Due Process and Your Right to a Trial

If you are accused of a crime, you cannot be punished unless you are found guilty or enter a plea of guilty or no contest to a charge.  There are many things that may be done to put you into the best position to avoid a wrongful conviction or sentence.  An accused is entitled to due process and has the right to an attorney and a jury trial.  With a criminal attorney on your side, you can utilize all of the laws and the rules of procedure that are designed to give your rights real meaning, and to protect you against an unfair conviction.  The experienced Orlando criminal attorneys at Longwell Lawyers know how to help you.

By having an Orlando criminal attorney enter a Not Guilty plea on your behalf, it may not be necessary for you to appear for your Arraignment.  Your Orlando criminal attorney will request all of the government’s evidence and fully prepare your case for trial.  Through the trial process, your Orlando criminal attorney may be able to challenge the admissibility of evidence, develop your defenses, and discover the weaknesses in the government’s case against you.  You will be presumed innocent and have the right to remain silent, or to testify in your defense, while the government will be required to present any admissible evidence it has in an effort to prove the case beyond and to the exclusion of every reasonable doubt.  These are powerful rights that are afforded to anyone accused of a crime.  These rights are central to our notions of freedom and liberty.  Failing to utilize your rights properly may result in your suffering the penalties and consequences of a criminal conviction

Discovery and Depositions

Your Orlando criminal attorney may request “discovery” from the government.   This will require the government to disclose any witnesses, statements, physical evidence, any recordings or photographs, and any other evidence it intends to use.  Additionally, your Orlando criminal attorney may be able to require the government’s witnesses to appear at a pre-trial deposition so that your attorney may ask questions of the witness while under oath.

Pre-trial Motions

The government’s evidence may be limited or excluded from trial, or the case may be dismissed altogether through the use of pre-trial motions.  The following Motions are some that are available:

  1. Motions to Dismiss:  A Motion to Dismiss a case or count may be filed for any defense properly asserted under the law, including when a defendant was previously pardoned, placed in jeopardy, granted immunity, or where there are no disputed facts in the case and those undisputed facts do not constitute a crime.
  2. Motions in Limine:  An Orlando criminal attorney may file a Motion in Limine seeking pre-trial judicial determinations regarding anticipated objections to the State’s evidence and the admissibility of certain evidence at trial.
  3. Motions to Suppress: Where evidence has been collected unlawfully, an Orlando criminal attorney may seek to “suppress” the evidence prior to trial.  Such evidence is excluded from being presented by the government as evidence at a trial.  If evidence is suppressed it may lead to a better chance for a not guilty verdict or a dismissal of the case.

Defenses

The following is a partial list of the many defenses available to an accused, whether raised in a pre-trial motion or at trial.

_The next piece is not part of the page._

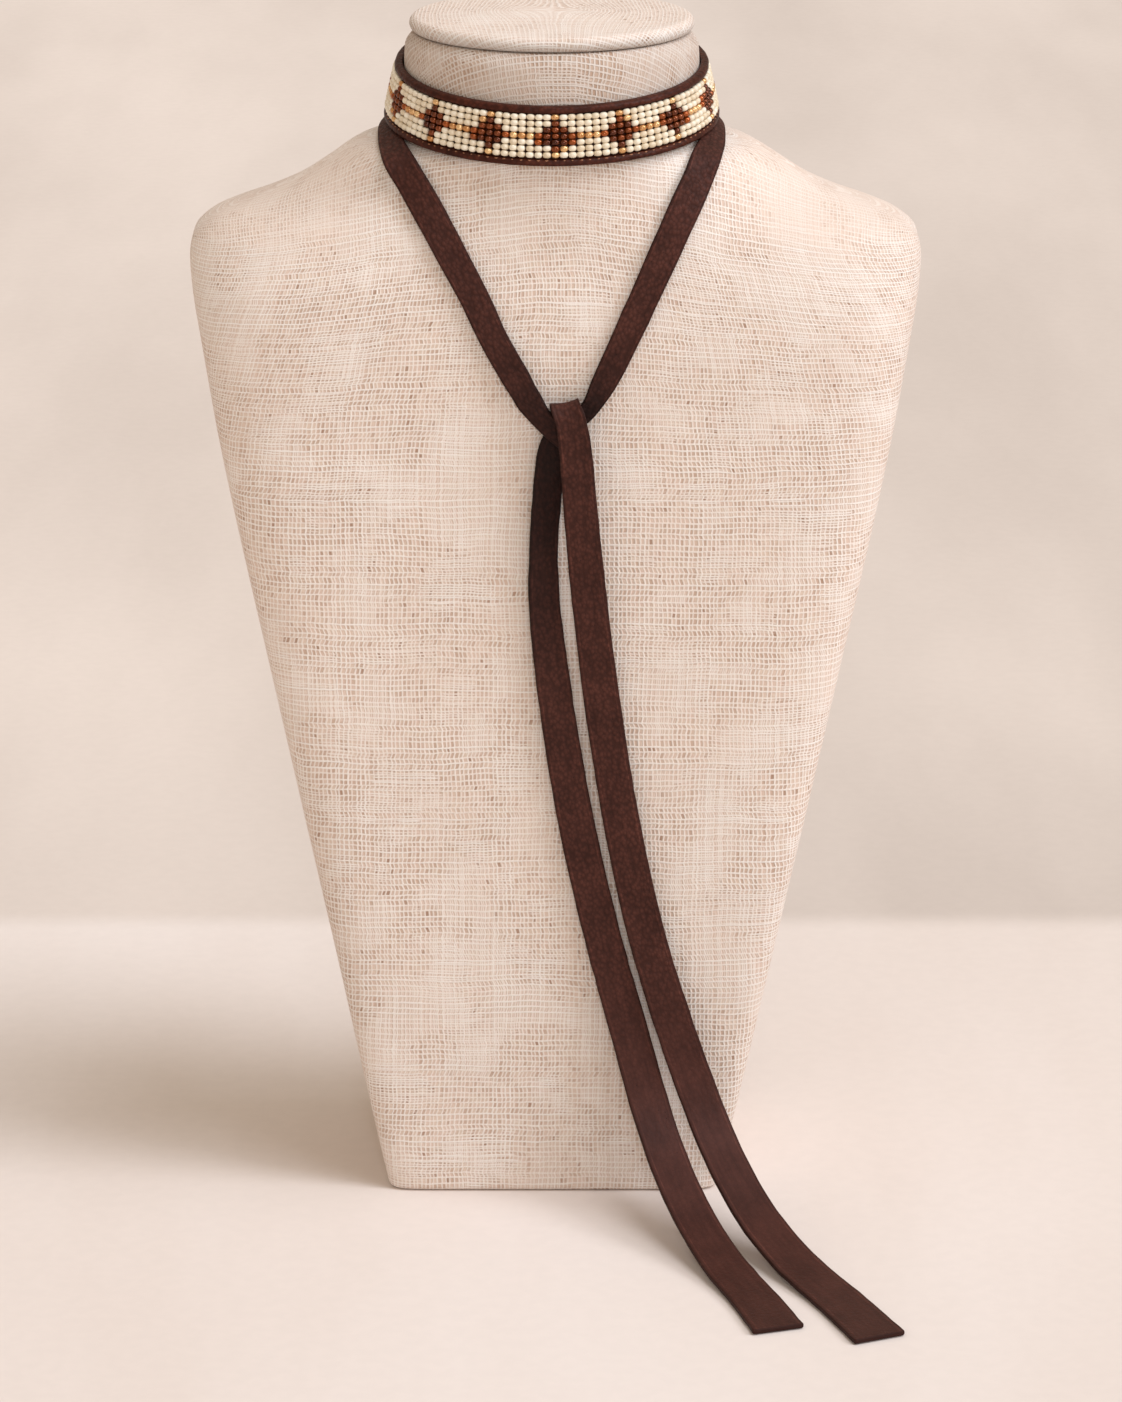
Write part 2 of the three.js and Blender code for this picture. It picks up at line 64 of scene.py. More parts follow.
# Each row of the table: z, then these five
WIDTH, DEPTH_IN_FRONT, DEPTH_BEHIND, SQUARENESS, SHIFT = range(1, 6)
BUST_SECTIONS = np.array(
    [
        (0, 62.4, 46.3, 44, 16, 0.2),
        (1.5, 63.5, 47.8, 45.5, 16, 0.2),
        (6, 64.6, 47.8, 45.6, 16, 0.3),
        (97, 84, 48.4, 47, 12, 1),
        (194, 104.4, 50.5, 49, 9, 1.2),
        (291, 124.2, 52.5, 50, 7, 1.3),
        (330, 131, 52.5, 49, 5.5, 1.4),
        (352, 134.6, 51, 47, 4.4, 1.4),
        (361.5, 135.4, 49.5, 45, 3.6, 1.4),
        (368, 134, 48.5, 43, 3.1, 1.3),
        (374, 128, 48, 42.5, 2.7, 1),
        (378.5, 118.5, 47.8, 42.5, 2.4, 0.9),
        (382.5, 107.5, 47.6, 43, 2.2, 0.9),
        (388, 95, 47.6, 44, 2.1, 1),
        (395, 84, 47.8, 45.5, 2, 1),
        (401.8, 73, 48.2, 46.5, 2, 0.3),
        (404.4, 65, 48.4, 47, 2, 0),
        (406.6, 59, 48.4, 47.3, 2, 0),
        (409, 55.8, 48.2, 47.4, 2, 0),
        (412, 54.6, 48, 47.4, 2, 0),
        (432, 54.3, 47.4, 47.2, 2, 0),
        (438, 53.9, 46.8, 46.8, 2, 0),
        (442.6, 50.9, 43.6, 43.6, 2, 0),
    ]
)
CAP = {"width": 52.3, "depth": 44.2, "bottom": 443, "thick": 5.6, "dome": 1.6}
BAND = {
    "tall": 20.4,
    "thick": 2.8,
    "core": 1,
    "roll": 2.35,
    "bottom": 411.5,
    "pitch": math.radians(7.7),
    "low": (59.3, 52.6),
    "high": (54.7, 48.6),
    "back_gap": 8,
}
BEADS = {"rows": 7, "row_pitch": 2.15, "column_pitch": 3.07, "outer": 3.2, "repeat": 8, "stretches": 9}
DIAMOND_ARC = 1.4
BEAD_SHIFT = DIAMOND_ARC - BEADS["column_pitch"] / 2
CLASP = {"wide": 24, "low": 0.22, "high": 0.78, "thick": 1.4}
STRAP_THICK = 1.9
STRAP_BEVEL = 0.62
GAP = 0.3

# ---------- mesh helpers


def ramp(value, low, high):
    """The value's place between low and high, from 0 to 1."""
    return np.clip((value - low) / (high - low), 0, 1)


def eased(value, low, high):
    """The same, but slow to leave low and slow to reach high."""
    t = ramp(value, low, high)
    return t * t * (3 - 2 * t)


def unit(vector):
    return vector / np.linalg.norm(vector)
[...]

  1. Alibi: An accused may raise the defense that he or she was not present when the crime was committed.  This may require proper notice to be filed, pursuant to [Rule 3.220, Florida Rules of Criminal Procedure].  If a juror has a reasonable doubt the accused was not present at the scene of the alleged crime, it is the duty of the juror to find the accused not guilty, according to [3.6(j), of Florida’s Jury Instructions].
  2. Corpus Delicti: This is a principle of law that establishes that a crime must be proven to have occurred before a person can be convicted of committing that crime.  A person’s statements or admissions of a crime may not form the sole basis of a conviction, if the crime cannot be established to have been committed without those statements or admissions.
  3. Entrapment:  There are two different types of entrapment in the State of Florida: subjective and objective. Subjective entrapment is codified in Section 777.201, Florida Statutes (2012), and focuses on inducement of the defendant by an agent of the government when the defendant did not have a predisposition to commit the crime. Objective entrapment arises in the presence of egregious law enforcement conduct and is to be objectively evaluated under the Due Process Clause of Article I, Section 9, of the Florida Constitution.
  4. Identification:  Before an accused may be convicted of a crime, the government must present evidence identifying the accused as the perpetrator of the crime.  Florida has jury instruction on [3.9(f)] on eyewitness identification that instructs jurors to consider the credibility of eyewitnesses, and other factors, such as the capacity and opportunity of the eyewitness to observe the offender based upon the length of time for observation and the conditions at the time of observation, including lighting and distance; whether the identification was the product of the eyewitness’s own recollection or was the result of influence or suggestiveness; the circumstances under which the defendant was presented to the eyewitness for identification; any inconsistent identifications made by the eyewitness; any instance in which the eyewitness did not make an identification when given the opportunity to do so; the witness’s familiarity with the subject identified; lapses of time between the event and the identification[s]; whether the eyewitness and the offender are of different races or ethnic groups, and whether this may have affected the accuracy of the identification;  and the totality of circumstances surrounding the eyewitness’s identification.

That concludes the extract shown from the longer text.